WHAT THE TASK ASKS.
Retype everything from the line that contains "The Blender code for this object" down to the line that contains "return points", inclusive, without altering or adding anything.

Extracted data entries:
- - -

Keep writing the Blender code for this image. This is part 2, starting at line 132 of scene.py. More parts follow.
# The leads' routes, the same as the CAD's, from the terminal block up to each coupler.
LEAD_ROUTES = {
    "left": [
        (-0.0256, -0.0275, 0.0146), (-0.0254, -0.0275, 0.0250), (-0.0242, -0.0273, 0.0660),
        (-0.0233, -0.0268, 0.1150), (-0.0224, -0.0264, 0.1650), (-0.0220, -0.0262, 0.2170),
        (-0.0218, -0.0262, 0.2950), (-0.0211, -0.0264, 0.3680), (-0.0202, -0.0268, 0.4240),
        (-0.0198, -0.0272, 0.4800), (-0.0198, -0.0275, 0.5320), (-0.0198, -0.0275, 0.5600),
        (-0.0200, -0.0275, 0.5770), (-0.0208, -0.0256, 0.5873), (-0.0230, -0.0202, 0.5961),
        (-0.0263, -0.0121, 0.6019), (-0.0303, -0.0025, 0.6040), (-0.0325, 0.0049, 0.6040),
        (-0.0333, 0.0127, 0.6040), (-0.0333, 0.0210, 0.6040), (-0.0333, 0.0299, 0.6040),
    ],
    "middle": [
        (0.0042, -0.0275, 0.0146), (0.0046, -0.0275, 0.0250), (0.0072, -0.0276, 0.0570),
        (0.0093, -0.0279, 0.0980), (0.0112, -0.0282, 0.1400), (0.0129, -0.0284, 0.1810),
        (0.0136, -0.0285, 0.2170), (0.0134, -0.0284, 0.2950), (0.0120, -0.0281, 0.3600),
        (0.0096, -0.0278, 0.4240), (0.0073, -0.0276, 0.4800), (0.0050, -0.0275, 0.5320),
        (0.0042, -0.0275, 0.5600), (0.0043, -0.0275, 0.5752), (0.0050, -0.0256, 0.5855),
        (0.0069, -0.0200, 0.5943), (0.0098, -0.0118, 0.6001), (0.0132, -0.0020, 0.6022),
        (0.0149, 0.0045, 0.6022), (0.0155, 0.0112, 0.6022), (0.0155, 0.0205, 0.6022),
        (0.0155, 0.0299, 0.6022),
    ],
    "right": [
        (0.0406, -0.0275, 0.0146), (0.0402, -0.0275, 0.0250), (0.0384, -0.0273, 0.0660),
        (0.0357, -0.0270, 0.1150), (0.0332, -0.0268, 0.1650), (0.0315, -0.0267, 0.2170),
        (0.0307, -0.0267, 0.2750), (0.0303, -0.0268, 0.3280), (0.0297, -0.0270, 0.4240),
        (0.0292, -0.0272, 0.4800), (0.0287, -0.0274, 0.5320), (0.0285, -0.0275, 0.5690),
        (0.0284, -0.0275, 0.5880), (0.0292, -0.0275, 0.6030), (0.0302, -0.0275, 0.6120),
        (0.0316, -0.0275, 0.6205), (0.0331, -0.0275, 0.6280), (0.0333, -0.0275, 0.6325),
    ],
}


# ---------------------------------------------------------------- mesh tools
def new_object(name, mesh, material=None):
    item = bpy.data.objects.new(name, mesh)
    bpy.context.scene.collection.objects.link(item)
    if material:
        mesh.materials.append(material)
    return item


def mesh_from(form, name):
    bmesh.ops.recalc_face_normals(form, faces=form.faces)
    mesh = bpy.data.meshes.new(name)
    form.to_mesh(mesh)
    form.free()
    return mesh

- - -

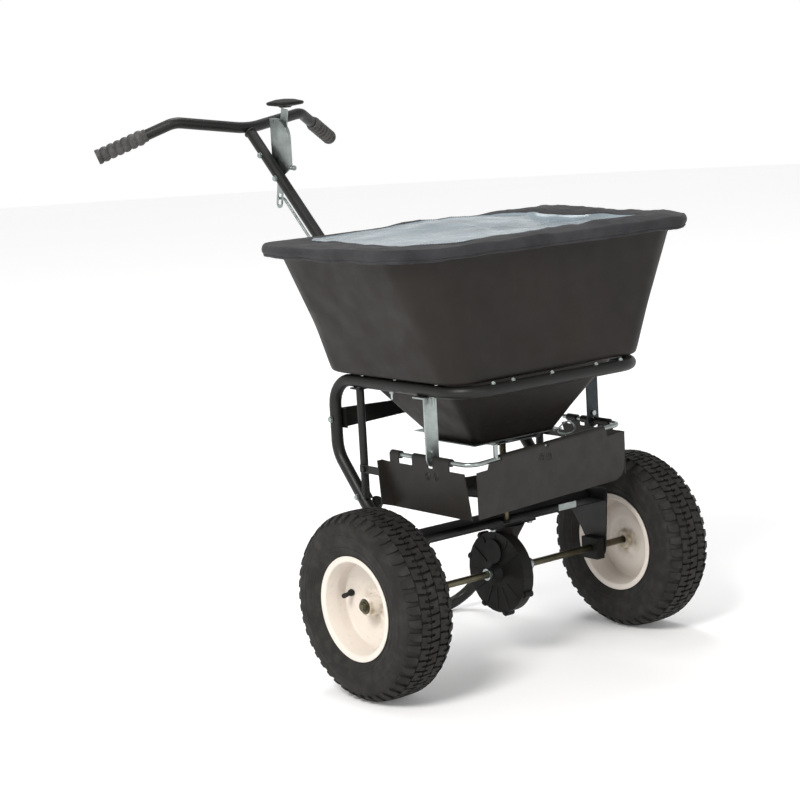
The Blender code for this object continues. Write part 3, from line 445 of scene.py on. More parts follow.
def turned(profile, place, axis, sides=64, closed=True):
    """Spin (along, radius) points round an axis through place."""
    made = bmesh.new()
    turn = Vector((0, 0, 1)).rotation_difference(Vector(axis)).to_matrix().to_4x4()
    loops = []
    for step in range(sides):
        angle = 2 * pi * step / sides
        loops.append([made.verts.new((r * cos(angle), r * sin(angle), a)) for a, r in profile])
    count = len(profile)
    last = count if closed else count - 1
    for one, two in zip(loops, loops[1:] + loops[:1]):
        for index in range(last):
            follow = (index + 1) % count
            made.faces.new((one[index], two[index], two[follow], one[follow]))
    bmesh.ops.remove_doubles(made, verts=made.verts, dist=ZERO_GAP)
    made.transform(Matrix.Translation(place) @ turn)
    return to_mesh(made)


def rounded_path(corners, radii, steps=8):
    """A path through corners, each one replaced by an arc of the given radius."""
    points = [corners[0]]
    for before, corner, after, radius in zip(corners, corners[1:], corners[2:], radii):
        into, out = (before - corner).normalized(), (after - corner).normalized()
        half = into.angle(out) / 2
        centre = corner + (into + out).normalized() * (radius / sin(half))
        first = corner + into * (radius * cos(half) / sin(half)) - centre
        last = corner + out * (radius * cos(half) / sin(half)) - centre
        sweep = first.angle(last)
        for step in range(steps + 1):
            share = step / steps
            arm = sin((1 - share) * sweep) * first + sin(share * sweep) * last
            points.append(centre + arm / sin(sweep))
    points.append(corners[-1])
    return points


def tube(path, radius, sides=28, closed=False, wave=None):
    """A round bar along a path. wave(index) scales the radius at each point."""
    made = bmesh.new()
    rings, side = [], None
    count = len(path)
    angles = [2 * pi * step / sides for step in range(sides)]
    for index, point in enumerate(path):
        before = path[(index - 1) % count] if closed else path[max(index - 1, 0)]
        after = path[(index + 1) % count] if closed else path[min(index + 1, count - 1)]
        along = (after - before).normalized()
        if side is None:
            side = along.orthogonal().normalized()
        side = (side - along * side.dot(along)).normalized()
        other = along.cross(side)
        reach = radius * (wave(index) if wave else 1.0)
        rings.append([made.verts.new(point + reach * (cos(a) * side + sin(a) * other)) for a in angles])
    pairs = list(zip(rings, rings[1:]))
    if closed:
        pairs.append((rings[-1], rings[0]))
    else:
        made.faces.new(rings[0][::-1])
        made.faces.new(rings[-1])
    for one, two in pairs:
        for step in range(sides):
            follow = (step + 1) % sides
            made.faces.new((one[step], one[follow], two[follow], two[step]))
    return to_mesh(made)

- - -

CORRECT ANSWER.
The Blender code for this object continues. Write part 3, from line 445 of scene.py on. More parts follow.
def turned(profile, place, axis, sides=64, closed=True):
    """Spin (along, radius) points round an axis through place."""
    made = bmesh.new()
    turn = Vector((0, 0, 1)).rotation_difference(Vector(axis)).to_matrix().to_4x4()
    loops = []
    for step in range(sides):
        angle = 2 * pi * step / sides
        loops.append([made.verts.new((r * cos(angle), r * sin(angle), a)) for a, r in profile])
    count = len(profile)
    last = count if closed else count - 1
    for one, two in zip(loops, loops[1:] + loops[:1]):
        for index in range(last):
            follow = (index + 1) % count
            made.faces.new((one[index], two[index], two[follow], one[follow]))
    bmesh.ops.remove_doubles(made, verts=made.verts, dist=ZERO_GAP)
    made.transform(Matrix.Translation(place) @ turn)
    return to_mesh(made)


def rounded_path(corners, radii, steps=8):
    """A path through corners, each one replaced by an arc of the given radius."""
    points = [corners[0]]
    for before, corner, after, radius in zip(corners, corners[1:], corners[2:], radii):
        into, out = (before - corner).normalized(), (after - corner).normalized()
        half = into.angle(out) / 2
        centre = corner + (into + out).normalized() * (radius / sin(half))
        first = corner + into * (radius * cos(half) / sin(half)) - centre
        last = corner + out * (radius * cos(half) / sin(half)) - centre
        sweep = first.angle(last)
        for step in range(steps + 1):
            share = step / steps
            arm = sin((1 - share) * sweep) * first + sin(share * sweep) * last
            points.append(centre + arm / sin(sweep))
    points.append(corners[-1])
    return points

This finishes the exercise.